Być w Opus Dei to traktować wiarę na serio

Kike Gómez Haces, przewodnicząca Stowarzyszenia „Kobieta i Firma”, opowiada o tym, co oznacza w jej życiu być numerarią Opus Dei.

Jakiego koloru są jej okulary? Liliowego? Chyba tak. A może nie? Są bez wątpienia koloru, który zwraca mocno uwagę. Kike Gómez Haces nie próbuje się ukrywać. Jest przedsiębiorcą, przewodniczącą Stowarzyszenia „Kobieta i Firma” – posiadającego niezliczonych członków w hiszpańskiej prowincji Asturias – i wyróżnia się spośród innych tak samo, jak jej okulary. Albo nawet bardziej. Zaskakujące, że na początku spotkania wyjaśnia otwarcie, że jest numerarią Opus Dei.

- Dlaczego miałabym tego nie mówić? Należeć do Opus Dei oznacza tak naprawdę traktować na serio wiarę chrześcijańską. Nic więcej. Niech nikt mi nie próbuje wytłumaczyć, czym jest Opus Dei! A jeśli ktoś tego nie rozumie, to znaczy że wierzy w każdą anegdotę czy plotkę. Opus Dei oznacza postępować według wymagań życia chrześcijańskiego. Dla mnie to bomba. Wiara chrześcijańska nadaje sens mojemu życiu, pomaga mi stać się lepszą, bardziej szczęśliwą, oraz szukać w mojej pracy czegoś więcej niż tylko pieniędzy – uczy mnie myśleć o innych.

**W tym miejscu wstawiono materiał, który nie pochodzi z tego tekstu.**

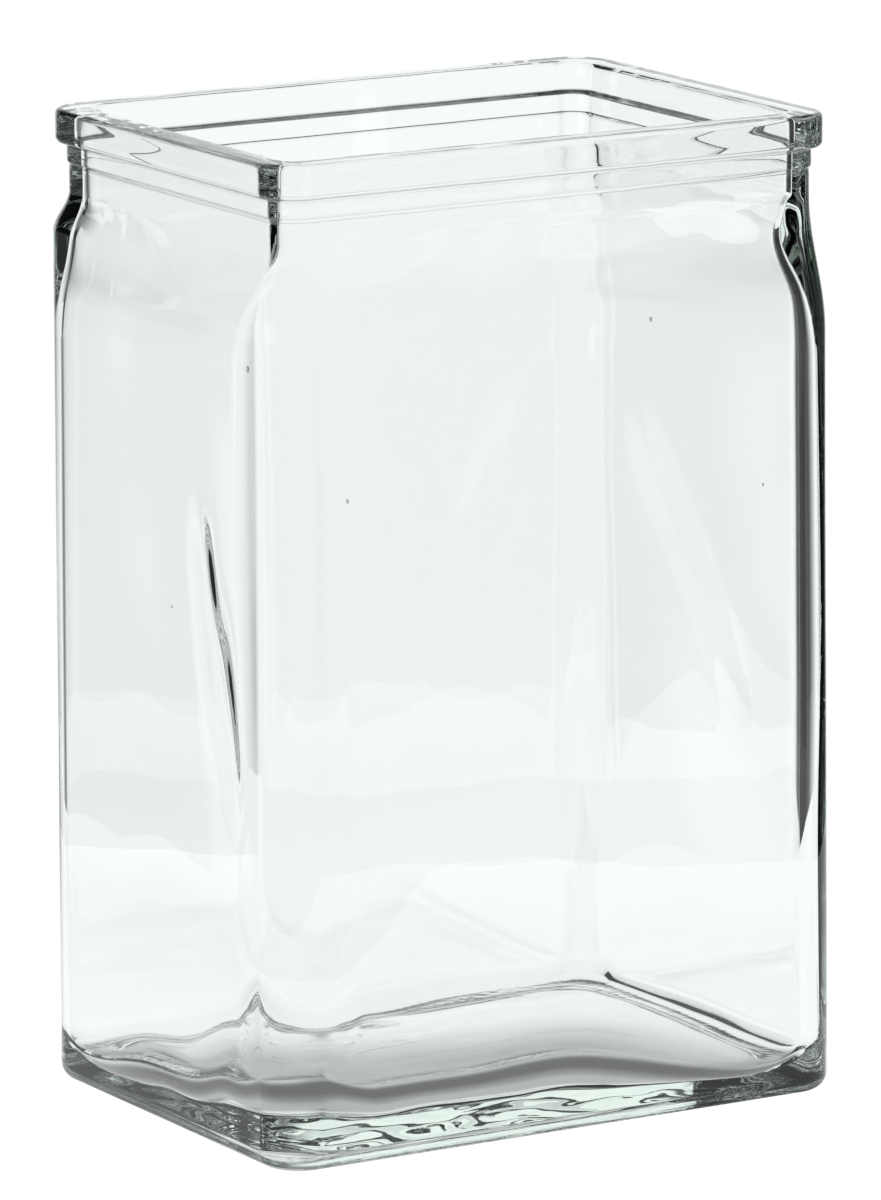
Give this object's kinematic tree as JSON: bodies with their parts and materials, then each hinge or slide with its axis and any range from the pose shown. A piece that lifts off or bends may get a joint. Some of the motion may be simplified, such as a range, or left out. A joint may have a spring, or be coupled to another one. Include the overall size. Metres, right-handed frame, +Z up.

- Podejrzewam, że nie podobał się pani „Kod Da Vinci”. Raczej nie piszą tam o was dobrze.

- Za tym wszystkim stoi zawsze chęć zarobienia pieniędzy na Opus Dei. Opus Dei jest najwspanialszym celem dla mediów, które wykorzystują jako chwytliwy temat, realizując swoje zamiary. Opus Dei wpłynęło na moje życie tylko w aspekcie religijnym. Tylko. Nie mówią mi tam, jak mam robić interesy. Jestem wolna.

- Ale nie wszyscy mówią to tak otwarcie, jak pani.

- To należy do sfery prywatnej. Są osoby, które tego nie mówią właśnie dlatego, że to coś intymnego.

Na zebraniu w pracy

Już ją poznaliście, podobnie jak jej okulary. Kike Gómez śmieje się w nieskończoność. Urodzona w Meksyku, z pochodzenia Hiszpanka, wróciła do Asturii mając 7 lat. Jej rodzina osiedliła się w Oviedo. Dwa lata po powrocie zmarł jej ojciec. Jej matka, Magdalena, została głową rodziny wielodzietnej.

Na jej przykładzie wiele się nauczyła: „Matka pokazała mi, że trzeba być kobietą samodzielną, aby rozwiązać swoje problemy bez uzależnienia się od niczyjej pomocy, ekonomicznej czy uczuciowej. Była twarda. Kiedy przybyłyśmy do Hiszpanii w 1962, tylko ona i inna Kubanka miały prawo jazdy i prowadziły. Chodziłyśmy – ja i moja siostra Charo – do szkoły Sióstr Terezjanek. Kiedy przyjeżdżała po nas matka swoim seatem 1500, zakonnice wychylały głowy patrząc, czy to aby nie coś złego. Moja matka jest kobietą niewrażliwą na żadne uprzedzenia.”

- I jak podołała całej sytuacji? Miała pieniądze z Meksyku?

- Tak, żyłyśmy z pieniędzy meksykańskich, ale same pieniądze by nie wystarczyły... Ona jest wdową zaciętą. Zainwestowała większość w cegły. Zawsze nam powtarzała, że mieszkania należy kupować w ciemno, kiedy jeszcze nie istnieją. Podczas pewnych świąt Bożego Narodzenia powiedziała: „Dzieci, w tym roku nie ma prezentów, musimy kupić mieszkanie”. Przyjęłyśmy to bez mrugnienia okiem.

Gdyby Kike miała swojego 1500 i gdyby dzisiejsze Oviedo było owym malutkim Oviedo z roku 1962, na pewno również prowadziłaby samochód, budząc zainteresowanie swoimi liliowymi okularami. Patrzy w notes, który ma przed sobą i mówi:

- Nie porozmawialiśmy o jeszcze o roli kobiety. Uff, tu dużo trzeba powiedzieć.

I zaczyna mówić o mężnych kobietach, które poznała w stowarzyszeniu, do którego należy, mówi o różnicach, o damskim podejściu, które zauważa się w zarządzaniu firmą. „Świat byłby o wiele lepszy, gdyby zamiast wykorzystywać połowę swoich talentów (tych męskich), używałby wszystkich.